DİN TÜCCARLIĞI

Yer yüzündeki tüm kötülüklerin anası cehalet cehaletin babası da din tüccarlarıdır. Sermayesi yalan müşterisi cahildir. Çoğu sıpyan mektebinden yetişme, ilimle, irfanla ve bilimle alakaları olmayan en büyük meziyetleri “ne kadar da nefesi kuvvetli hoca” ünvanıyla din sömürüsü altında insanları kandırmak. Üfürük, sadaka, fitre ve zekatla geçinip jeeplere binen, villalarda oturan, koruma ordularıyla gezen sözüm ona aziz hocalarımız ve onları kanaat önderi gözüyle gören ve koruyan siyasilerimizden ibarettir.

 

Yazılı ve görsel basında karşımıza çokça çıkar. Siyasetin şanındandır parti liderine methiyeler düzmek. Övgünün saygı çerçevesinde olması gerektiğine sevginin abartılmadan, toplumun dini değer yargılarının zedelenmesine izin verilmeden yapılması gerektiğine inanıyorum. Methiyelerin dozunu aşanlara, zaman zaman bir gazete köşesinde ya da bir televizyon programında mutlaka denk gelmişizdir.

 

Bir Milletvekili: Belediye başkan adayı için “vereceğiniz destek, kıyamet günü beraat belgelerinizden biri olacak” diye beraat belgenizi dünyada veriyor. Bir millet vekili: “Allah, Başbakanımızı bizim başımıza nasip ettiği için her gün iki rekat şükür namazı kılmamız gerekir” diyerek nafile namazlara İki rekat daha ekliyor. Bir Milletvekili: “Başkanımız ümmetin lideridir” diye halifelik ilan ediyor. Bir Milletvekili: “Başkanımıza dokunmak bile ibadettir” diye telkinde bulunuyor. Bir Üniversitesi Rektörü: “İslami olarak cumhurbaşkanına itaat etmek farzı ayın’dır. Karşı gelmek de harpten kaçmak manasına gelir, haramdır” diye icazet verebiliyor.

 

Eskiden İran'da çaya tatlandırıcı olarak hurma ve üzüm katılıyormuş.

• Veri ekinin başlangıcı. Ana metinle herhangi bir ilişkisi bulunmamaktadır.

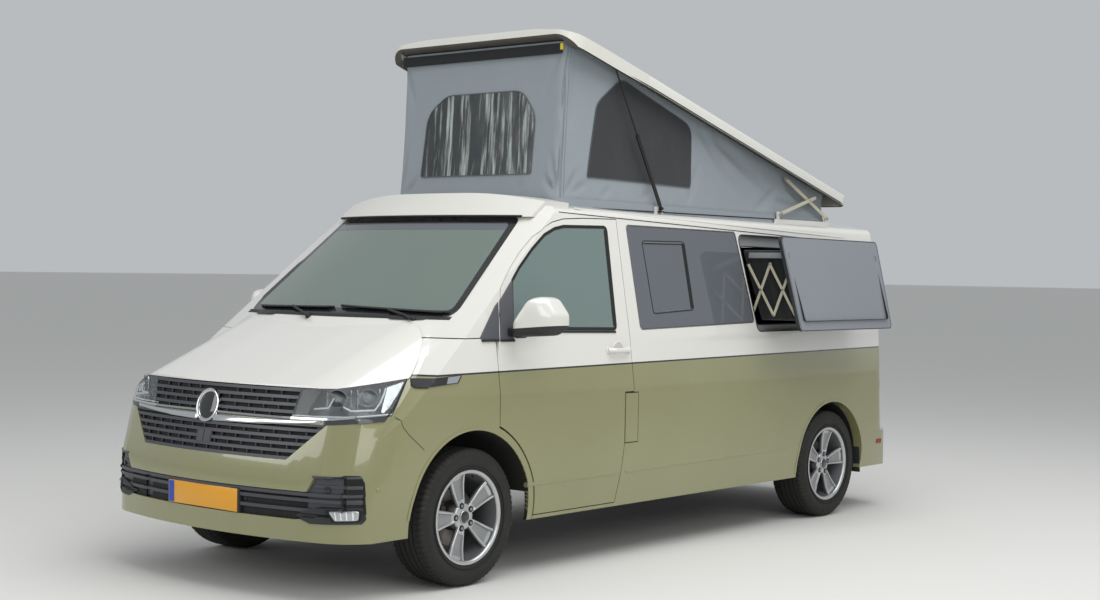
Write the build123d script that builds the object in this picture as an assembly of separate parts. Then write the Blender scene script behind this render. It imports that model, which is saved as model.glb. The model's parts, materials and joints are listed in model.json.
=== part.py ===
from build123d import *
import os
from math import atan2, cos, degrees, hypot, radians, sin, tan

# Camper van with a side-hinged pop-top and a slide-out window pod, in millimetres.
# +X forward, +Y left, +Z up; origin on the ground in the centre plane, midway between the bumpers.
# Lengthwise places are written from the front axle, ahead positive, and at() turns them into X.

# Driving dimensions of the vehicle
LENGTH = 5304.0
WHEELBASE = 3400.0
FRONT_OVERHANG = 908.0
HALF_TRACK = 814.0
HALF_WIDTH = 952.0
HALF_WIDTH_MIRRORS = 1148.5
TYRE_RADIUS = 340.0
TYRE_WIDTH = 235.0
RIM_RADIUS = 233.0
BEAD_RADIUS = 222.0

FRONT_AXLE_X = LENGTH / 2 - FRONT_OVERHANG
REAR_AXLE_X = FRONT_AXLE_X - WHEELBASE
HUB_Z = TYRE_RADIUS


def at(ahead):
    """X of a place given in mm ahead of the front axle."""
    return FRONT_AXLE_X + ahead


# Walls, gaps and heights
WALL = 60.0
GLASS = 6.0
GAP = 5.0
SILL_Z = 285.0
FLOOR_TOP = 560.0
FLOOR_THICK = 50.0
BUMPER_TOP_Z = 520.0
NOSE_BEND_Z = 600.0
CROWN_Z = 1946.0
ROOF_FALL = 0.010
SHUT_Z = 1856.0
SHUT_FALL = 0.032

# Plan curves
NOSE_RADIUS = 3008.0
NOSE_CORNER = 300.0
TAIL_RADIUS = 2500.0
TAIL_CORNER = 300.0
NOSE_LEAN = 0.25
TAIL_LEAN = 0.075
REAR_STEP = 45.0

# Windscreen cone, about an upright axis in the centre plane
CONE_X = at(-2100.0)
SCREEN_LOW = (2213.0, 1316.0)
SCREEN_SLOPE = 1.186

# Bonnet plane: height at the front overhang line and its rise per mm going back
BONNET_Z = 908.0
BONNET_RISE = 0.437
BONNET_SHOULDER = 400.0

FRONT_ARCH = 430.0
REAR_ARCH = 400.0
FLARE = 38.0


def prism_y(points, y0, y1, radius=0.0):
    """Solid between y0 and y1 over an outline of (x, z) points."""
    corners = [(x, y0, z) for x, z in points]
    line = FilletPolyline(*corners, radius=radius, close=True) if radius else Polyline(*corners, close=True)
    return extrude(make_face(line), y1 - y0, dir=(0, 1, 0))


def prism_x(points, x0, x1, radius=0.0):
    """Solid between x0 and x1 over an outline of (y, z) points."""
    corners = [(x0, y, z) for y, z in points]
    line = FilletPolyline(*corners, radius=radius, close=True) if radius else Polyline(*corners, close=True)
    return extrude(make_face(line), x1 - x0, dir=(1, 0, 0))


def block(x0, x1, y0, y1, z0, z1):
    return Pos((x0 + x1) / 2, (y0 + y1) / 2, (z0 + z1) / 2) * Box(x1 - x0, y1 - y0, z1 - z0)


def rod_y(x, z, radius, y0, y1):
    """Round bar along Y."""
    return Pos(x, (y0 + y1) / 2, z) * Rot(90, 0, 0) * Cylinder(radius, y1 - y0)


def both(shape):
    return shape + mirror(shape, about=Plane.XZ)


def side_section():
    """Half of the cross-section outline, (y, z, corner radius), at the roof's front end."""
    return [(925.0, SILL_Z, 15.0), (950.0, 480.0, 250.0), (HALF_WIDTH, 930.0, 500.0),
            (917.0, 1200.0, 1500.0), (799.0, 1890.0, 55.0), (430.0, CROWN_Z, 2200.0)]


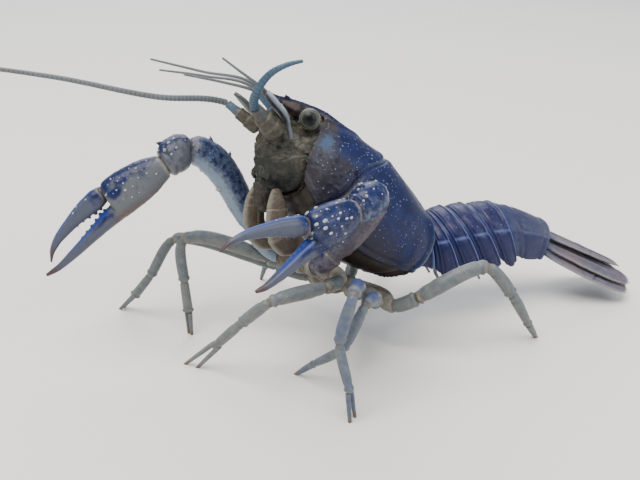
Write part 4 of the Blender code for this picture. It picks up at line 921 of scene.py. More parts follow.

İngilizler İran'a şeker satmaya kalkmışlar fakat  bunu başaramamışlar.

 

Sonra İranlı Mollalarla irtibat kurmuşlar.

İngilizler Mollaların vereceği fetva karşılığında kazancın % 10'nu teklif etmişler.

 

 Nitekim bir cuma namazında (İran'da cuma namazları o bölgenin en büyük camisinde ve çok kalabalık olarak kılınıyor) cuma hutbesinde mollalar şu vaazı veriyor;

"Siz Allah'ın nimeti olan hurma ve üzümü nasıl olur da çaya katarsınız! Bundan böyle çaya şeker katacaksınız!"

 

Bu vaazdan sonra İran'lılar çaya şeker katmaya başlıyorlar.

 

İşler yoluna girince İngiliz'ler, mollalara verdiği % 10 payı satışların iyi gitmediği gerekçesiyle vermemeye başlıyor.

 

Bunun üzerine mollalar ikinci bir fetva veriyor. Cuma hutbesinde; "Gavur icadı şekeri çaya katmak caiz değildir!"

Bu fetva üzerine İran'lılar evlerindeki şekerleri sokaklara döküyorlar.

 

İngiliz firmaları mecburen, mollalarla yeniden masaya oturmak zorunda kalıyor.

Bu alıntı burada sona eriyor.